Now that we can see the Russell 2000 has surpassed its Dec. 8 and high and its 50-day average, it provides us with some hope that the new differentiation that I have spoken of in recent weeks is finally playing out. The S&P 500, Dow and Nasdaq have all failed to spend more than one day over their 50-day average, and none is above its Dec. 8 highs.
Sectors Fairing Better Than Others
Some sector groups have also eclipsed their Dec. 8 highs and 50-day averages. They include three to which I have recommended exposure: Global Telecom (IXP), Metals and Mining (XME) and AgriBusiness (MOO).
Groups that are have not, and to which I have recommended no exposure, include energy (XLE), finance (XLF), technology (XLK) and industrials (XLI).
The only way to beat the market is to avoid what's not working and own what is working.

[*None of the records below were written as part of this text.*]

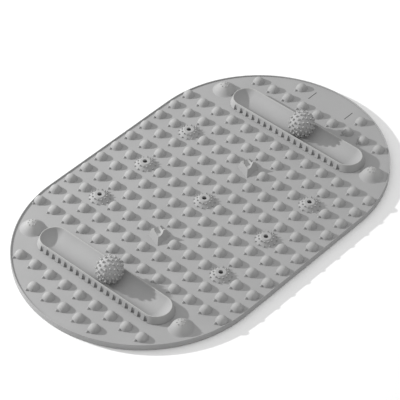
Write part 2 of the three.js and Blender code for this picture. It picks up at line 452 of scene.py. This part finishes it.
@dataclass(frozen=True)
class MouldedPolypropylene(Finish):
    """Polypropylene moulded in a spark-eroded tool.

    To the eye it is an even satin grey with a fine grain, faint clouds where the melt flowed, and raised
    points that hands and feet have rubbed a little smoother and paler.
    """

    rubbed_colour: str = "#A4A4A3"
    rubbed_polish: float = 0.08  # how much smoother a fully rubbed point is
    roughness: float = 0.86
    roughness_spread: float = 0.04
    patch_size: float = 45 * MM
    patch_edges: tuple[float, float] = (0.3, 0.7)
    grain_size: float = 1.1 * MM  # a spark-eroded grain is about 0.1 mm; drawn coarser so that it shows
    grain_depth: float = 0.04 * MM

    def tone(self, tree: bpy.types.NodeTree, patches: bpy.types.NodeSocket) -> bpy.types.NodeSocket:
        """The colour at each place, paler where the piece is rubbed."""
        clouded = super().tone(tree, patches)
        wear = add_node(tree, "ShaderNodeAttribute", attribute_name=WEAR).outputs["Fac"]
        inputs = {MIX_FACTOR: wear, MIX_A: clouded, MIX_B: linear(self.rubbed_colour)}
        return add_node(tree, "ShaderNodeMix", inputs, data_type="RGBA").outputs[MIX_RESULT]

    def polish(self, tree: bpy.types.NodeTree, patches: bpy.types.NodeSocket) -> bpy.types.NodeSocket:
        """The roughness at each place, lower where the piece is rubbed."""
        even = super().polish(tree, patches)
        wear = add_node(tree, "ShaderNodeAttribute", attribute_name=WEAR).outputs["Fac"]
        inputs = {0: wear, 1: -self.rubbed_polish, 2: even}
        return add_node(tree, "ShaderNodeMath", inputs, operation="MULTIPLY_ADD").outputs[0]

    def body(self) -> dict[str, float]:
        """Polypropylene's refraction."""
        return {"IOR": 1.49}


@dataclass(frozen=True)
class CoatedFerrite(Finish):
    """Ferrite pressed, sintered and dipped in matt black epoxy.

    To the eye it is a soft black disc, a little uneven where the coat is thin, that throws back almost
    no light from the bottom of its bore.
    """

    name: str = "epoxy_coated_ferrite"
    colour: str = "#141415"
    patch_colour: str = "#222120"
    roughness: float = 0.6
    roughness_spread: float = 0.08
    patch_size: float = 0.6 * MM  # the pressed grain is 0.05 mm; drawn coarser so that it shows
    patch_edges: tuple[float, float] = (0.5, 0.75)
    grain_size: float = 0.4 * MM
    grain_depth: float = 0.03 * MM

    def body(self) -> dict[str, float]:
        """Epoxy's refraction."""
        return {"IOR": 1.55}


@dataclass(frozen=True)
class NickelPlatedSteel(Finish):
    """Turned steel with a thin nickel plating.

    To the eye it is a warm pale metal whose turning marks run round the rod as fine lines.
    """

    name: str = "nickel_plated_steel"
    colour: str = "#BDB6AB"
    patch_colour: str = "#A29B91"
    roughness: float = 0.3
    roughness_spread: float = 0.08
    patch_size: float = 4 * MM
    patch_edges: tuple[float, float] = (0.35, 0.7)
    grain_size: float = 0.4 * MM  # a finishing cut leaves 0.1 mm marks; drawn coarser so that they show
    grain_depth: float = 0.02 * MM
    grain_wander: float = 0.6  # how far the marks stray from true rings

    def grain(self, tree: bpy.types.NodeTree, place: bpy.types.NodeSocket) -> bpy.types.NodeSocket:
        """Turning marks, as bands across the rod's axis, X."""
        bands = math.pi / 10 / self.grain_size  # the wave texture's scale for one band every grain_size
        inputs = {"Vector": place, "Scale": bands, "Distortion": self.grain_wander}
        return add_node(tree, "ShaderNodeTexWave", inputs, bands_direction="X").outputs["Fac"]

    def body(self) -> dict[str, float]:
        """A metal."""
        return {"Metallic": 1.0}


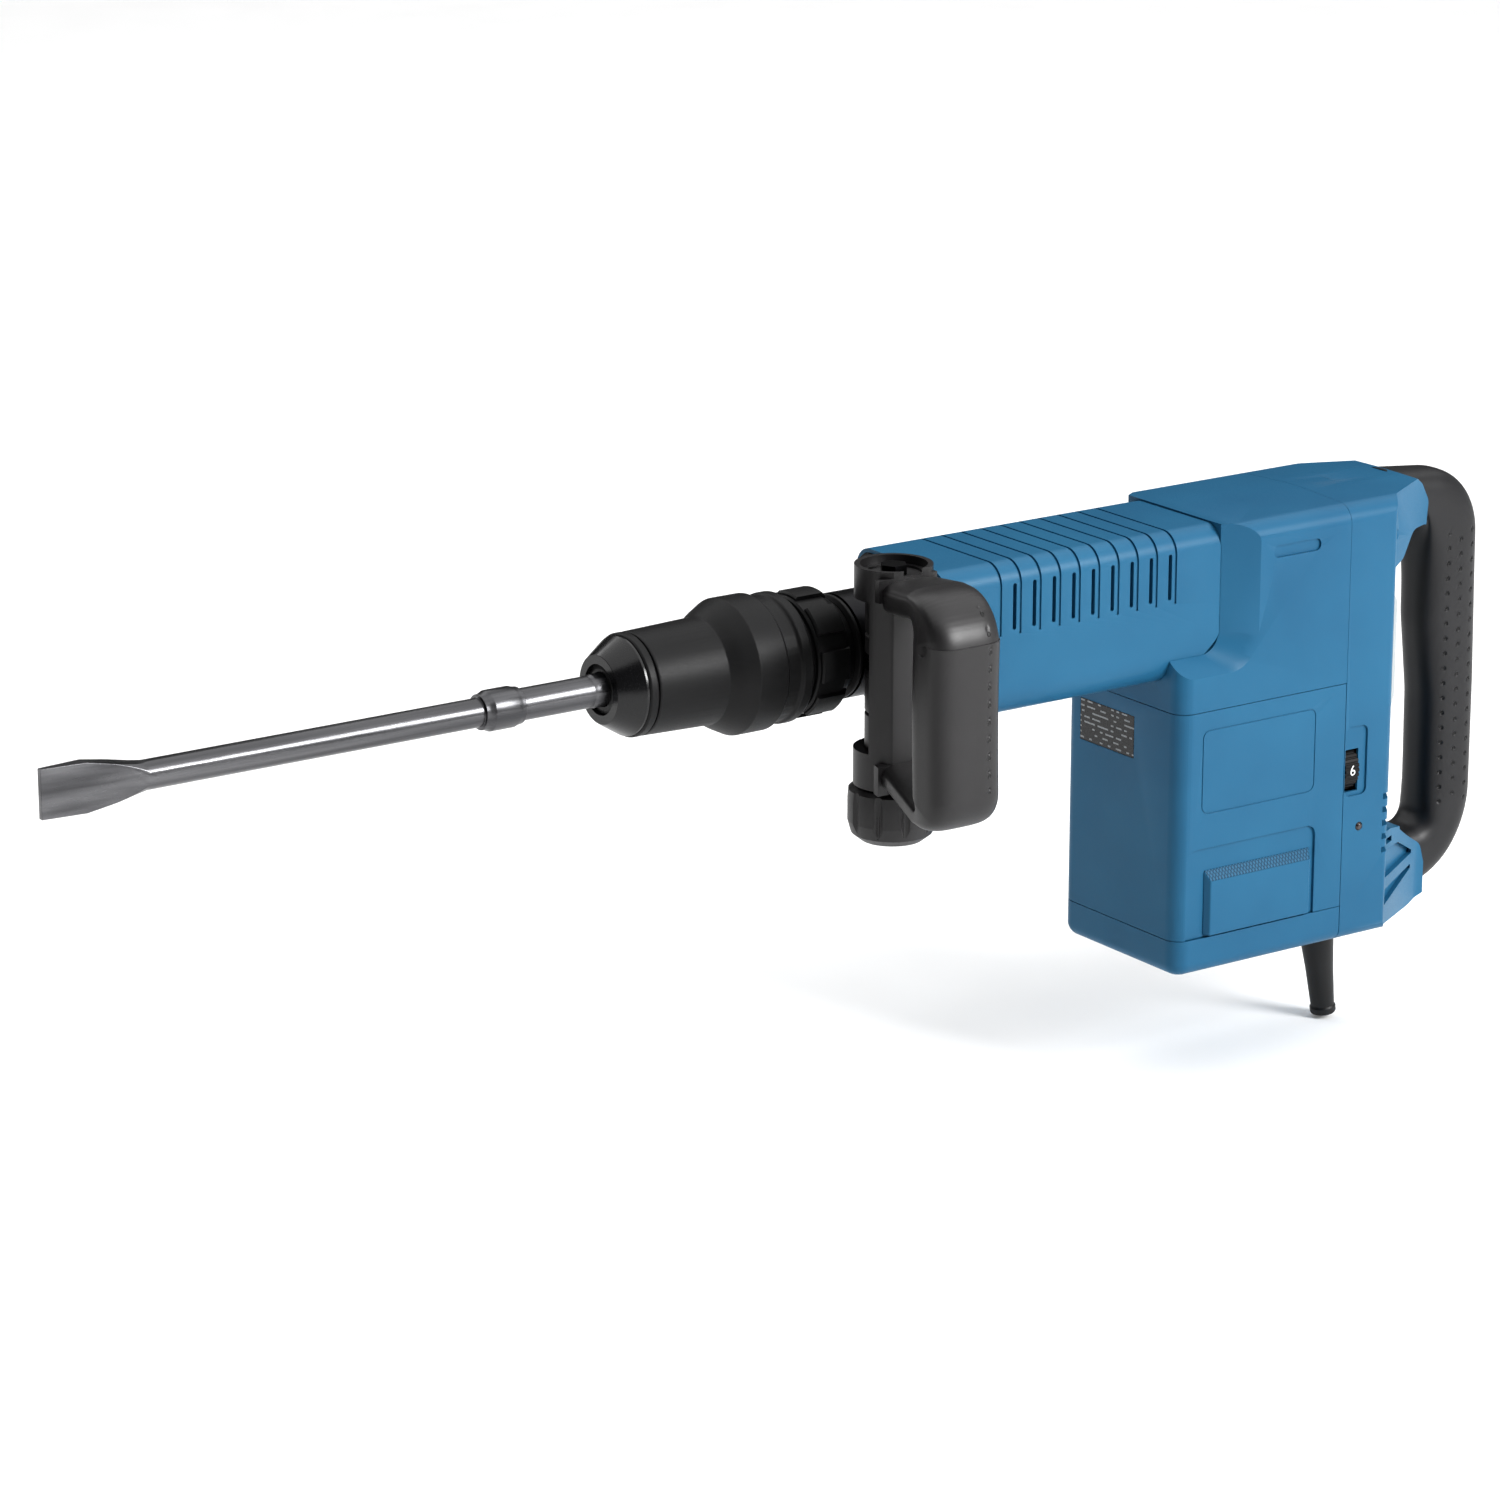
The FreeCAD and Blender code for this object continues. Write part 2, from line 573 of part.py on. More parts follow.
def make_crank_bearings():
    return [bearing(CRANK_SHAFT_R + 0.02, BEARING_R + 1, UPPER_BEARING_Z, CRANK_X),
            bearing(CRANK_SHAFT_R + 0.02, BEARING_R, LOWER_BEARING_Z, CRANK_X)]


# ---------------------------------------------------------------- gear housing
def make_gear_housing():
    """Neck and tube carrier in front, open-topped crank chamber behind, gear room below it."""
    x0, x1 = CHAMBER_X
    half = CHAMBER_HALF
    wall = CHAMBER_WALL
    carrier = cylinder("x", NECK_R, (NECK_X, x0 + 1))
    block = rounded_box((x0 - wall, x1), (-half, half), (CHAMBER_FLOOR[0], CHAMBER_TOP), 8)
    low_block = rounded_box((LOW_ROOM_X, x1), (-half, half), (PLATE_Z[1] + SEAT, CHAMBER_FLOOR[0] + 1), 8)
    ribs = [box((205, x0), (-2.5, 2.5), (BARREL_BOTTOM + WALL + SEAT, 0)),
            box((225, 231), (-BARREL_HALF + WALL + SEAT, BARREL_HALF - WALL - SEAT), (-29, 29))]
    room = rounded_box((x0, x1 - wall), (-half + wall, half - wall), (CHAMBER_FLOOR[1], CHAMBER_TOP + 1), 6)
    gear_room = rounded_box((LOW_ROOM_X + 2.3, x1 - wall), (-half + wall, half - wall),
                            (PLATE_Z[1], CHAMBER_FLOOR[0]), 6)
    bore = cylinder("x", NECK_BORE_R + RUN, (NECK_X - 1, x0 + 1))
    bearing_hole = cylinder("z", BEARING_R + 1 + SEAT, (CHAMBER_FLOOR[0] - 1, CHAMBER_FLOOR[1] + 1), (CRANK_X, 0))
    threads = [cylinder("z", 2.0 + RUN, (CHAMBER_TOP - 6, CHAMBER_TOP + 1), at) for at in COVER_HOLES]
    pads = [cylinder("z", 5.5, (CHAMBER_FLOOR[0], CHAMBER_TOP), at) for at in COVER_HOLES]
    return less(joined([carrier, block, low_block] + ribs).cut(room), [gear_room, bore, bearing_hole]) \
        .fuse([p.common(block) for p in pads]).cut([bore] + threads).removeSplitter()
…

In short, always fight with the winning side. Now that includes small caps, telecom and agriculture.
What's wrong with large caps? One of the main issues is that credit remains tight despite the Fed's incredible efforts to loosen them up. Junk bond spreads narrowed by 38 basis points on Tuesday of last week, for instance, which sounds good until you realize that they had widened by 52 points the prior day.
Independent debt analyst Brian Reynolds also reports that the prices of bank loans — those credits at the top of the capital structure, meaning they get repaid first in the event of bankruptcy — did not improve last week at all. His reading of the action leads him to think that the bear community, which is extremely well-funded after having eaten sumptuously all year — is just laying low right now as it waits for stocks to move higher.
He believes that the 1,050 area of the S&P 500 would be the likely planned kill zone, and that if stocks somehow get through that the bears would regroup at around 1,075 and retreat back to the 1,210 to 1,275 area before launching a renewed attack with all they've got. I believe that battle plan is right on target.
I'll keep monitoring this for my Trader's Advantage subscribers, but keep a battle map of your own as well.